On ne distingue pas assez les différentes conceptions de la république qui se cachent sous cette bannière unique. J'en vois au moins trois : celle qui est fermée sur son passé, celle qui est fermée sur ses frontières et celle qui tente de relever les défis de la mondialisation en s'ouvrant sur l'avenir. Vous devinerez sans peine celle qui a mes faveurs.
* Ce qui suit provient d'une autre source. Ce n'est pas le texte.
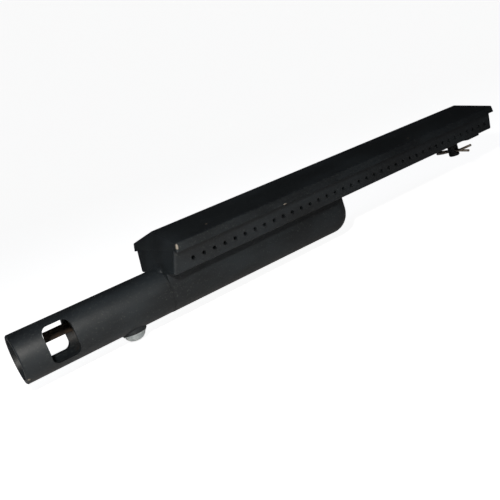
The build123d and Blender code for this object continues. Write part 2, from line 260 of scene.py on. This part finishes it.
# %% [markdown]
# ## Steel, three ways
#
# Bare steel that has been hot turns brown and dull, and drawn wire keeps faint lines along its
# length. Zinc plating is a bright bluish grey with a fine sparkle and soft dull clouds. None is a
# clean mirror: where a finish is dull or oxidised, part of its colour is diffuse, so its metallic
# value is below one. The zinc is set below one for another reason as well: its bright diffuse share
# is a painted reflection, lifting the screw and washer the way bright surroundings would in a mirror.


# %% Steel finishes
def browned_steel(name, dark, light, roughness, lines_along, metal):
    """Bare steel coloured by heat, with fine lines along one axis."""
    material, tree, shader, place = start_material(name)
    clouds = grain(tree, place, 7, detail=5.0, roughness=0.62)
    lines = grain(tree, place, 0.35, detail=2.0, stretch=lines_along)
    colour = blend_colour(tree, band(tree, clouds, 0.34, 0.68), linear(dark), linear(light))
    colour = blend_colour(tree, band(tree, lines, 0.62, 0.82), colour, linear(dark))
    tree.links.new(colour, shader.inputs["Base Color"])
    shader.inputs["Metallic"].default_value = metal
    tree.links.new(blend_value(tree, clouds, roughness - 0.10, roughness + 0.12), shader.inputs["Roughness"])
    tree.links.new(height_to_normal(tree, lines, 0.015, 0.5), shader.inputs["Normal"])
    return material


def zinc_with_painted_reflection(name):
    """Bright zinc plating, a little clouded, with small dark nicks; its diffuse share is a painted
    reflection.
    """
    material, tree, shader, place = start_material(name)
    clouds = grain(tree, place, 3.5, detail=4.0)
    sparkle = add_node(tree, "ShaderNodeTexVoronoi", Vector=place, Scale=1 / (0.5 * MM))
    nicks = grain(tree, place, 0.8, detail=2.0)
    colour = blend_colour(tree, band(tree, clouds, 0.35, 0.65), linear("#BAC2C4"), linear("#E2E7E7"))
    colour = blend_colour(tree, band(tree, nicks, 0.68, 0.76), colour, linear("#4A4D4C"))
    tree.links.new(colour, shader.inputs["Base Color"])
    # metallic only 0.6, so part of the bright zinc colour is diffuse: a painted reflection of bright
    # surroundings
    shader.inputs["Metallic"].default_value = 0.6
    tree.links.new(blend_value(tree, clouds, 0.30, 0.48), shader.inputs["Roughness"])
    fine = height_to_normal(tree, sparkle.outputs["Distance"], 0.012, 0.35)
    tree.links.new(height_to_normal(tree, clouds, 0.05, 0.35, under=fine), shader.inputs["Normal"])
    return material


shutter_steel = browned_steel("heat_browned_mild_steel", "#1A120C", "#36281B", 0.62, (14, 1, 1), 0.3)
pin_steel = browned_steel("drawn_steel_wire", "#94877A", "#DCD3C6", 0.42, (1, 12, 1), 0.4)
oxide_steel = browned_steel("black_oxide_steel", "#17181A", "#2A2C2E", 0.40, (1, 1, 6), 0.8)
# zinc for the lock screw and washer; its bright diffuse share is a painted reflection
zinc = zinc_with_painted_reflection("bright_zinc_with_painted_reflection")

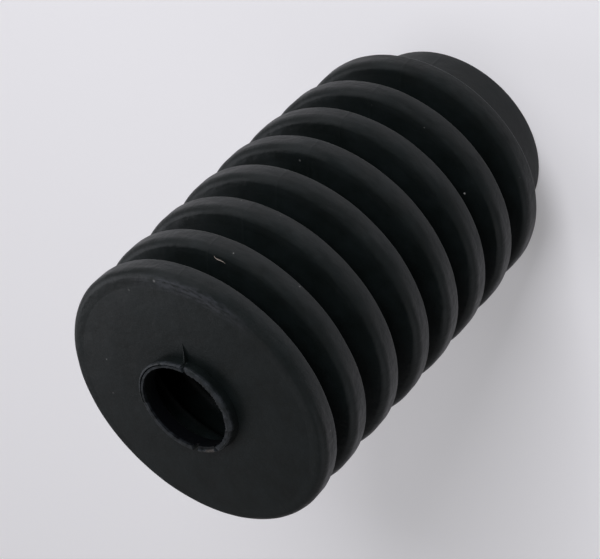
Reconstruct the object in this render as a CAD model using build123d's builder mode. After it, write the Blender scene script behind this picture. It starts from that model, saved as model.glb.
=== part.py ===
from build123d import *
from math import cos, radians, tan
import os

os.makedirs("parts", exist_ok=True)

# Rubber bellows boot, moulded in one piece: a large collar that is clipped over a housing, eight folds that
# stretch and close up like a concertina, and a flat front face with a small lip that wipes the rod.
#
# Millimetres, +Z along the boot's axis towards the lip, origin at the centre of the collar's flat end, which
# the boot stands on. The two halves of the mould met in the YZ plane, so their seam runs down -Y and +Y.

# ---- driving dimensions ------------------------------------------------------------------------------

wall = 1.4                   # rubber thickness of the flanks, the roots and the front face

# collar
collar_bore = 42.0           # inside, over the housing
collar_wall = 2.5            # rubber thickness of the collar, which a clip closes round
collar_length = 12.9         # from its flat end to the foot of the rear fold
collar_edge_round = 0.6      # rounding of both edges of its flat end
collar_foot_round = 1.5      # hollow where the collar meets the rear fold

# folds
fold_count = 8               # the front one, with the flat face, included
crest_diameter = 62.0        # over the folds
rear_crest_diameter = 60.4   # over the rear fold, which is a little smaller
rear_edge_round = 0.5        # rounding of a fold's rear edge, where the mould is cut sharp
front_edge_round = 1.8       # rounding of its front edge
root_diameter = 39.6         # outside, at the bottom of the grooves
pocket_gap = 1.95            # open width inside a fold, at the pocket's crest
pocket_round = 0.7           # rounding of the pocket's two corners
flank_lean = 7.0             # degrees that a flank leans, so that a fold thickens towards its root

# grooves between the folds, measured along the axis at their crests
groove_gap = 7.6
rear_groove_gap = 8.6        # in front of the rear fold
front_groove_gap = 6.6       # behind the front fold

# front face and lip
face_rise = 1.0              # how much higher the face is at the lip than at its edge
face_crown = 0.25            # how far the face bulges from a straight cone
lip_bore = 20.0              # hole that the rod runs through
lip_wall = 1.2               # rubber thickness of the lip
lip_height = 2.6             # how far the lip stands out of the face
lip_foot_round = 0.5         # hollow where the lip meets the face
lip_edge_round = 0.4         # rounding of the lip's outer rim and of the hole's inner edge

# two nicks and a tear in the trimmed rim of the lip: degrees round the axis, width, depth
rim_cuts = [(96.0, 0.8, 1.0), (126.0, 1.2, 0.8), (-98.0, 0.5, 1.5)]

# ---- sizes that follow from them ---------------------------------------------------------------------

lean = radians(flank_lean)
collar_bore_radius = collar_bore / 2
collar_radius = collar_bore_radius + collar_wall
edge_round = min(collar_edge_round, 0.45 * collar_wall)
crest_radii = [rear_crest_diameter / 2] + [crest_diameter / 2] * (fold_count - 1)
root_radius = root_diameter / 2
inner_root_radius = root_radius - wall
lip_bore_radius = lip_bore / 2
lip_radius = lip_bore_radius + lip_wall

fold_thickness = pocket_gap + 2 * wall * (1 / cos(lean) - tan(lean))     # at its crest
groove_gaps = [rear_groove_gap] + [groove_gap] * (fold_count - 3) + [front_groove_gap]


def half_fold(crest_radius, radius, inset=0.0):
    """Half a fold's thickness at a radius, on the outer skin or on one that lies an inset inside it."""
    return fold_thickness / 2 + (crest_radius - radius) * tan(lean) - inset / cos(lean)


fold_middles = [collar_length + half_fold(crest_radii[0], collar_radius)]
root_gaps = []                                   # how wide each groove is at its bottom
for gap, crest_radius, next_crest_radius in zip(groove_gaps, crest_radii, crest_radii[1:]):
    fold_middles.append(fold_middles[-1] + fold_thickness + gap)
    root_gaps.append(gap - (crest_radius + next_crest_radius - 2 * root_radius) * tan(lean))
root_round = min(root_gaps) / 2                  # the narrowest groove has a fully rounded bottom
face_edge_height = fold_middles[-1] + fold_thickness / 2
face_height = face_edge_height + face_rise       # of the face, at the lip
lip_top = face_height + lip_height


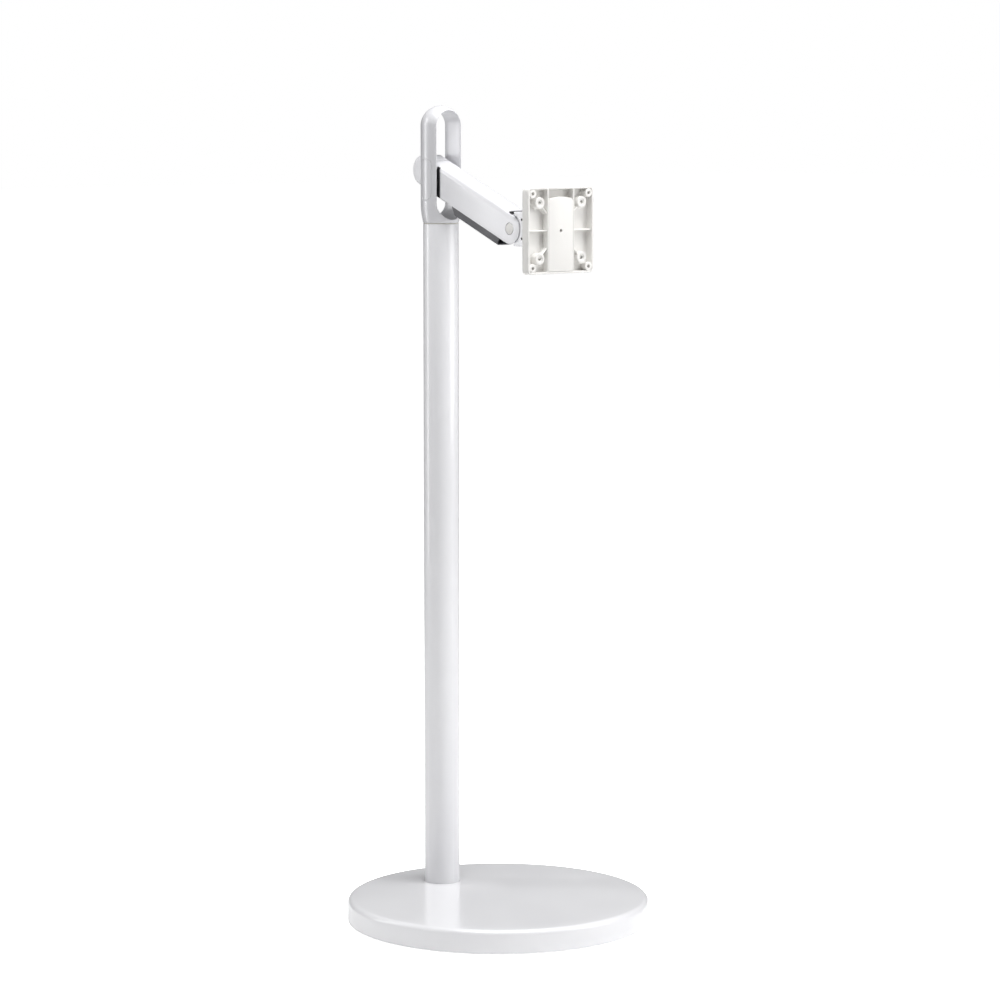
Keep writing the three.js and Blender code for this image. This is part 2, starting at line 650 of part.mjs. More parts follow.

Enfin, il me semble intéressant de souligner que les non-républicains se situent en fait plutôt à l’extrême-gauche. Je ne parle pas de Jean-Luc Mélenchon qui est respectueux des principes républicains, mais plutôt d’Olivier Besancenot, de José Bové ou de certains alter-mondialistes qui lancent régulièrement des appels à la désobéissance. En oubliant d'ailleurs que résister en démocratie n'est pas du tout la même chose que résister pour la démocratie (ne serait-ce qu'en termes de risques encourus).  Mais parce qu'ils le font au nom de principes généreux, comme l’aide aux sans-papiers, aux SDF, le souci de l'environnement … alors « on » l’accepte plus facilement. C'est peut-être là une soupape nécessaire qui canalise et neutralise des protestations plus rudes.